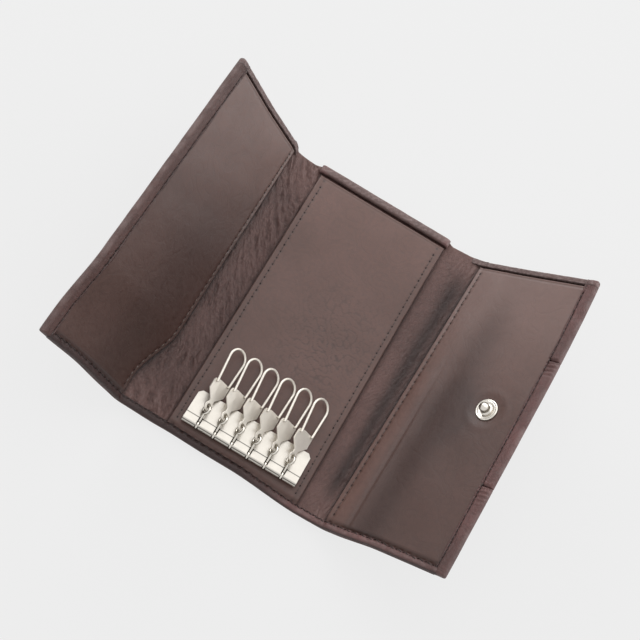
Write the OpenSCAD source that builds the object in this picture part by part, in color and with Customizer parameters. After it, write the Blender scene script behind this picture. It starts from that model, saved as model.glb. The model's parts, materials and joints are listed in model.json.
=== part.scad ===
// Trifold leather key case with a six-hook key bar and a snap, lying open on its back.
// Origin: middle of the centre cover's outer face, which rests on the table.
// X runs across the folds, Y along them, Z up. All lengths are in millimetres.

/* [Case] */
// Length of the case along its folds
case_len = 110; // [96:1:150]
// Distance from the key bar's ends to the centre panel's edges
panel_margin = 3.55; // [2:0.05:8]
// How much narrower the left flap is than the centre panel
left_flap_inset = 5.6; // [3:0.2:9]
// How much narrower the right flap is than the centre panel
right_flap_inset = 2.8; // [1:0.2:6]
// Width of the flat strip between the centre panel and the left fold
left_strip_w = 6.5; // [3:0.5:10]
// Radius of the case's outer corners
corner_r = 1.5; // [1:0.5:6]

/* [Layers] */
// Thickness of the outer leather
cover_t = 0.9; // [0.7:0.1:1.4]
// Thickness of the grained lining leather
lining_t = 0.4; // [0.3:0.1:0.8]
// Thickness of the smooth panel leather
panel_t = 0.8; // [0.6:0.1:1.2]
// Thickness of the stiffening boards
board_t = 0.4; // [0.4:0.1:0.8]
// Thickness of the shielding foil
foil_t = 0.1; // [0.05:0.05:0.2]
// Width of the turned hems along the top and bottom edges
hem_w = 3.6; // [2.5:0.1:5]
// Width of the turned hems along the flaps' outer edges
side_hem_w = 4.3; // [3:0.1:6]
// Height of the turned hems over the lining
hem_t = 0.7; // [0.5:0.1:0.9]

/* [Rest pose] */
// Angle of the left spine strip over the table, in degrees
left_spine_angle = 22; // [10:1:40]
// Further fold of the left flap on its spine strip, in degrees
left_flap_angle = 30; // [10:1:45]
// Angle of the right spine strip over the table, in degrees
right_spine_angle = 8; // [2:1:30]
// Further fold of the right flap on its spine strip, in degrees
right_flap_angle = 30.5; // [10:0.5:45]

/* [Key bar] */
// Distance from one hook to the next
hook_pitch = 6.4; // [5.8:0.1:7.2]
// Distance from the outer hooks to the bar's ends
bar_end = 5.45; // [3:0.05:8]
// Height of the bar's plate from its barrel's edge to its far edge
bar_h = 12.5; // [10.5:0.1:14]
// Thickness of the bar's sheet metal
bar_t = 0.6; // [0.5:0.1:0.8]
// Outer radius of the rolled barrel
barrel_r = 1.2; // [1.15:0.05:1.4]
// Radius of the pin in the barrel
pin_r = 0.6; // [0.5:0.05:0.65]
// Distance from the case's bottom edge to the pin
pin_inset = 7; // [6.8:0.1:9]

/* [Hooks] */
// Radius of the wire of the links
link_wire_r = 0.45; // [0.35:0.05:0.5]
// Radius of a link's ring, to the middle of its wire
link_ring_r = 1.45; // [1.4:0.05:1.6]
// Distance from the pin to the near side of a link's ring
link_reach = 4.6; // [4.4:0.1:5.4]
// Thickness of a hook's stamped plate
hook_t = 0.6; // [0.5:0.1:0.7]
// Length of a hook's plate from the middle of its eye
hook_len = 9.6; // [9:0.2:12]
// Radius of the wire of the spring loops
loop_wire_r = 0.42; // [0.34:0.01:0.5]
// Distance from a hook's eye to the middle of its loop's end arc
loop_reach = 18.4; // [17:0.2:24]
// Roll of the hooks about their own length, in degrees
hook_roll = 40; // [36:1:44]

/* [Snap] */
// Distance from the right flap's outer edge to the stud
stud_inset = 15.7; // [12:0.1:20]
// Place of the snap along the case
snap_y = 1; // [-10:0.5:10]
// Radius of the stud's flange
stud_flange_r = 3.9; // [3:0.1:5]
// Radius of the stud's post
stud_post_r = 1.75; // [1.2:0.05:2]
// Room between the closed flaps for the snap
snap_room = 1.3; // [1.2:0.1:2.5]

/* [Hidden] */
$fn = 48;
// overrun of every cut
cut = 1;
// running clearance of a wire or pin in its hole
running = 0.05;
// clearance between parts that only pass each other
passing = 0.3;
// gap between leather edges that meet at a fold
fold_gap = 0.3;
// shortest way that a piece over the fold plane keeps from a fold
fold_clear = 0.4;

// the case is as wide as its six hooks need
hook_count = 6;
bar_w = (hook_count - 1) * hook_pitch + 2 * bar_end;
panel_w = bar_w + 2 * panel_margin;
left_flap_w = panel_w - left_flap_inset;
right_flap_w = panel_w - right_flap_inset;

// levels of the layers
fold_z = cover_t + lining_t;
centre_board_top = fold_z + board_t;
foil_top = centre_board_top + foil_t;
panel_top = foil_top + panel_t;
flap_board_top = fold_z + board_t;
flap_top = flap_board_top + panel_t;
flap_in = flap_top - fold_z;
side_hem_rise = 0.1;
hem_setback = hem_t + fold_gap;

// margins of the panels inside the hems
centre_panel_low_margin = 5;
centre_panel_high_margin = 4.1;
flap_panel_margin = 3.85;
board_margin = 2;

// pin, barrel and links
eye_r = pin_r + running + link_wire_r;
eye_lift = 0.2;
pin_y = pin_inset - case_len / 2;
pin_z = panel_top + eye_r + link_wire_r + eye_lift;
slot_w = 2 * (link_wire_r + running) + passing;
slot_reach = 2.8;
shank_angle = 27;
shank_r = link_wire_r - running;
ring_near = [pin_y + link_reach * cos(shank_angle), pin_z + link_reach * sin(shank_angle)];

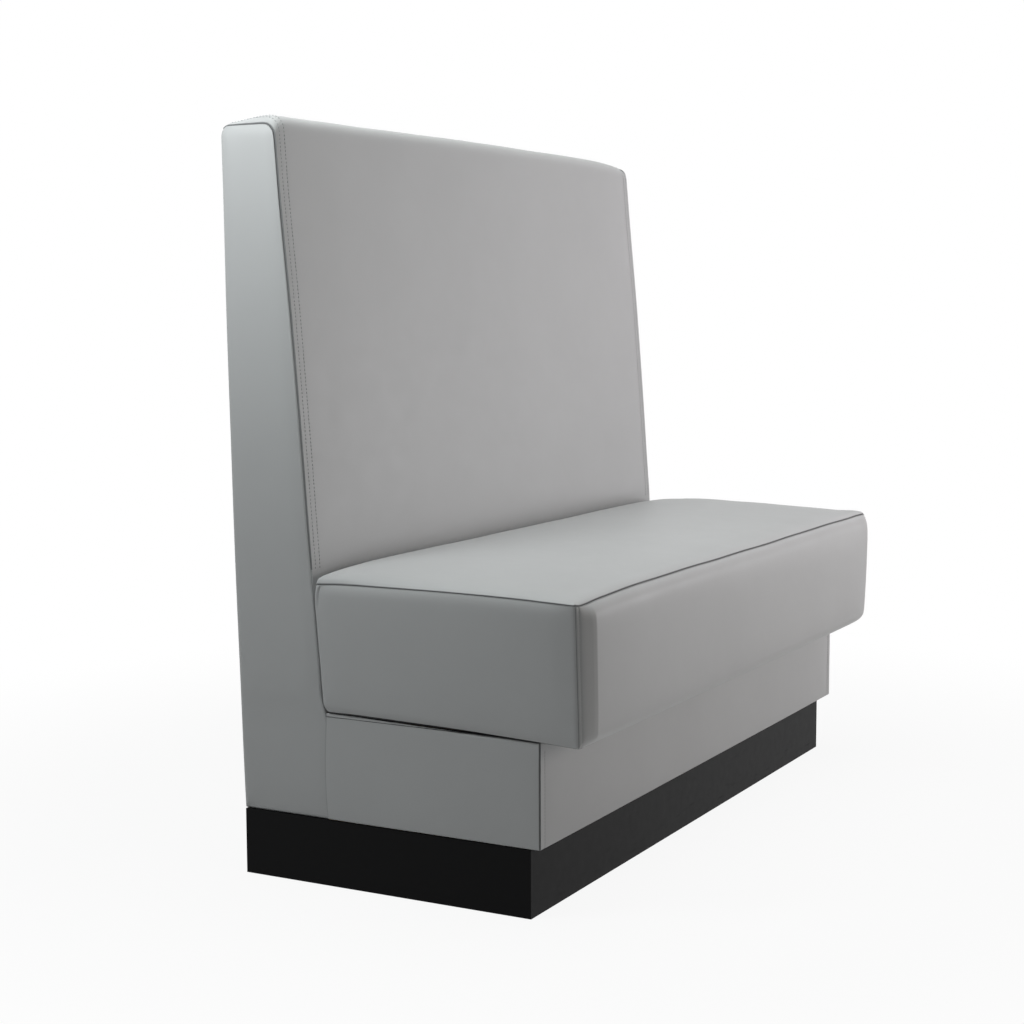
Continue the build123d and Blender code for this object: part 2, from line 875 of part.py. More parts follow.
==================================================
[TASK TO CARRY OUT] Repeat each entry word for word.

[SOLUTION FOR THIS EXERCISE]
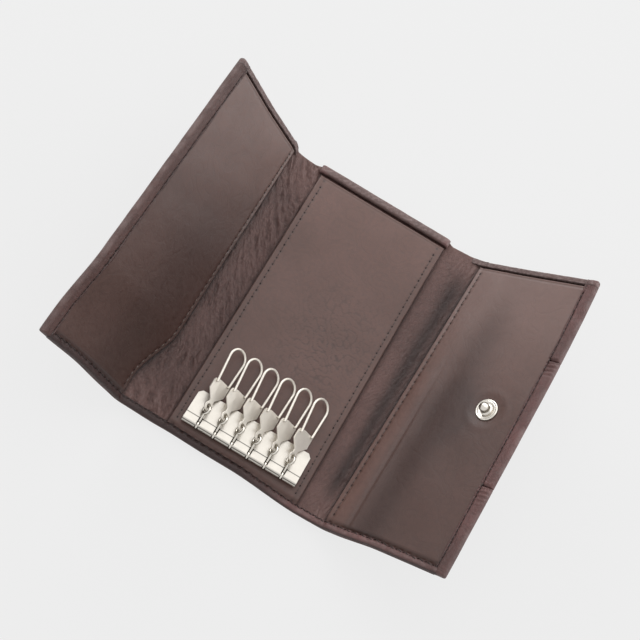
Write the OpenSCAD source that builds the object in this picture part by part, in color and with Customizer parameters. After it, write the Blender scene script behind this picture. It starts from that model, saved as model.glb. The model's parts, materials and joints are listed in model.json.
=== part.scad ===
// Trifold leather key case with a six-hook key bar and a snap, lying open on its back.
// Origin: middle of the centre cover's outer face, which rests on the table.
// X runs across the folds, Y along them, Z up. All lengths are in millimetres.

/* [Case] */
// Length of the case along its folds
case_len = 110; // [96:1:150]
// Distance from the key bar's ends to the centre panel's edges
panel_margin = 3.55; // [2:0.05:8]
// How much narrower the left flap is than the centre panel
left_flap_inset = 5.6; // [3:0.2:9]
// How much narrower the right flap is than the centre panel
right_flap_inset = 2.8; // [1:0.2:6]
// Width of the flat strip between the centre panel and the left fold
left_strip_w = 6.5; // [3:0.5:10]
// Radius of the case's outer corners
corner_r = 1.5; // [1:0.5:6]

/* [Layers] */
// Thickness of the outer leather
cover_t = 0.9; // [0.7:0.1:1.4]
// Thickness of the grained lining leather
lining_t = 0.4; // [0.3:0.1:0.8]
// Thickness of the smooth panel leather
panel_t = 0.8; // [0.6:0.1:1.2]
// Thickness of the stiffening boards
board_t = 0.4; // [0.4:0.1:0.8]
// Thickness of the shielding foil
foil_t = 0.1; // [0.05:0.05:0.2]
// Width of the turned hems along the top and bottom edges
hem_w = 3.6; // [2.5:0.1:5]
// Width of the turned hems along the flaps' outer edges
side_hem_w = 4.3; // [3:0.1:6]
// Height of the turned hems over the lining
hem_t = 0.7; // [0.5:0.1:0.9]

/* [Rest pose] */
// Angle of the left spine strip over the table, in degrees
left_spine_angle = 22; // [10:1:40]
// Further fold of the left flap on its spine strip, in degrees
left_flap_angle = 30; // [10:1:45]
// Angle of the right spine strip over the table, in degrees
right_spine_angle = 8; // [2:1:30]
// Further fold of the right flap on its spine strip, in degrees
right_flap_angle = 30.5; // [10:0.5:45]

/* [Key bar] */
// Distance from one hook to the next
hook_pitch = 6.4; // [5.8:0.1:7.2]
// Distance from the outer hooks to the bar's ends
bar_end = 5.45; // [3:0.05:8]
// Height of the bar's plate from its barrel's edge to its far edge
bar_h = 12.5; // [10.5:0.1:14]
// Thickness of the bar's sheet metal
bar_t = 0.6; // [0.5:0.1:0.8]
// Outer radius of the rolled barrel
barrel_r = 1.2; // [1.15:0.05:1.4]
// Radius of the pin in the barrel
pin_r = 0.6; // [0.5:0.05:0.65]
// Distance from the case's bottom edge to the pin
pin_inset = 7; // [6.8:0.1:9]

/* [Hooks] */
// Radius of the wire of the links
link_wire_r = 0.45; // [0.35:0.05:0.5]
// Radius of a link's ring, to the middle of its wire
link_ring_r = 1.45; // [1.4:0.05:1.6]
// Distance from the pin to the near side of a link's ring
link_reach = 4.6; // [4.4:0.1:5.4]
// Thickness of a hook's stamped plate
hook_t = 0.6; // [0.5:0.1:0.7]
// Length of a hook's plate from the middle of its eye
hook_len = 9.6; // [9:0.2:12]
// Radius of the wire of the spring loops
loop_wire_r = 0.42; // [0.34:0.01:0.5]
// Distance from a hook's eye to the middle of its loop's end arc
loop_reach = 18.4; // [17:0.2:24]
// Roll of the hooks about their own length, in degrees
hook_roll = 40; // [36:1:44]

/* [Snap] */
// Distance from the right flap's outer edge to the stud
stud_inset = 15.7; // [12:0.1:20]
// Place of the snap along the case
snap_y = 1; // [-10:0.5:10]
// Radius of the stud's flange
stud_flange_r = 3.9; // [3:0.1:5]
// Radius of the stud's post
stud_post_r = 1.75; // [1.2:0.05:2]
// Room between the closed flaps for the snap
snap_room = 1.3; // [1.2:0.1:2.5]

/* [Hidden] */
$fn = 48;
// overrun of every cut
cut = 1;
// running clearance of a wire or pin in its hole
running = 0.05;
// clearance between parts that only pass each other
passing = 0.3;
// gap between leather edges that meet at a fold
fold_gap = 0.3;
// shortest way that a piece over the fold plane keeps from a fold
fold_clear = 0.4;

// the case is as wide as its six hooks need
hook_count = 6;
bar_w = (hook_count - 1) * hook_pitch + 2 * bar_end;
panel_w = bar_w + 2 * panel_margin;
left_flap_w = panel_w - left_flap_inset;
right_flap_w = panel_w - right_flap_inset;

// levels of the layers
fold_z = cover_t + lining_t;
centre_board_top = fold_z + board_t;
foil_top = centre_board_top + foil_t;
panel_top = foil_top + panel_t;
flap_board_top = fold_z + board_t;
flap_top = flap_board_top + panel_t;
flap_in = flap_top - fold_z;
side_hem_rise = 0.1;
hem_setback = hem_t + fold_gap;

// margins of the panels inside the hems
centre_panel_low_margin = 5;
centre_panel_high_margin = 4.1;
flap_panel_margin = 3.85;
board_margin = 2;

// pin, barrel and links
eye_r = pin_r + running + link_wire_r;
eye_lift = 0.2;
pin_y = pin_inset - case_len / 2;
pin_z = panel_top + eye_r + link_wire_r + eye_lift;
slot_w = 2 * (link_wire_r + running) + passing;
slot_reach = 2.8;
shank_angle = 27;
shank_r = link_wire_r - running;
ring_near = [pin_y + link_reach * cos(shank_angle), pin_z + link_reach * sin(shank_angle)];

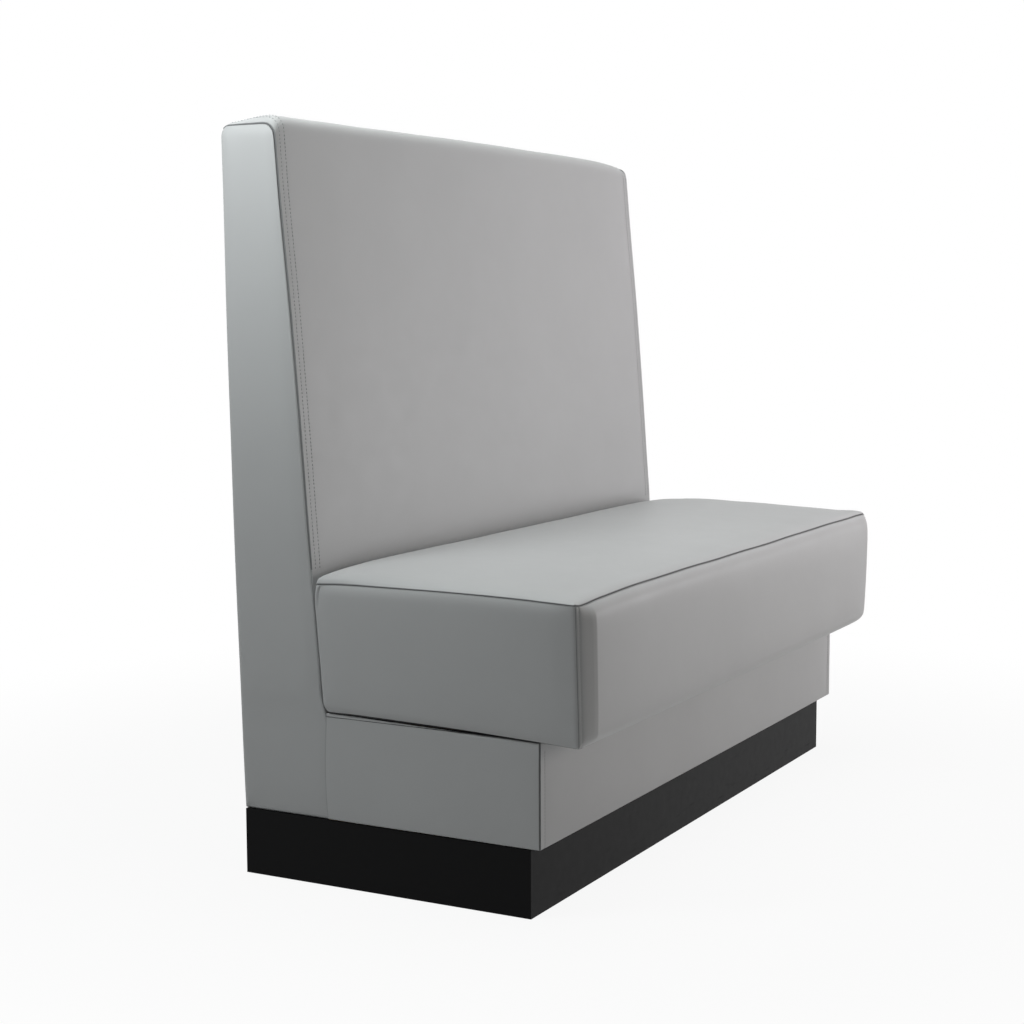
Continue the build123d and Blender code for this object: part 2, from line 875 of part.py. More parts follow.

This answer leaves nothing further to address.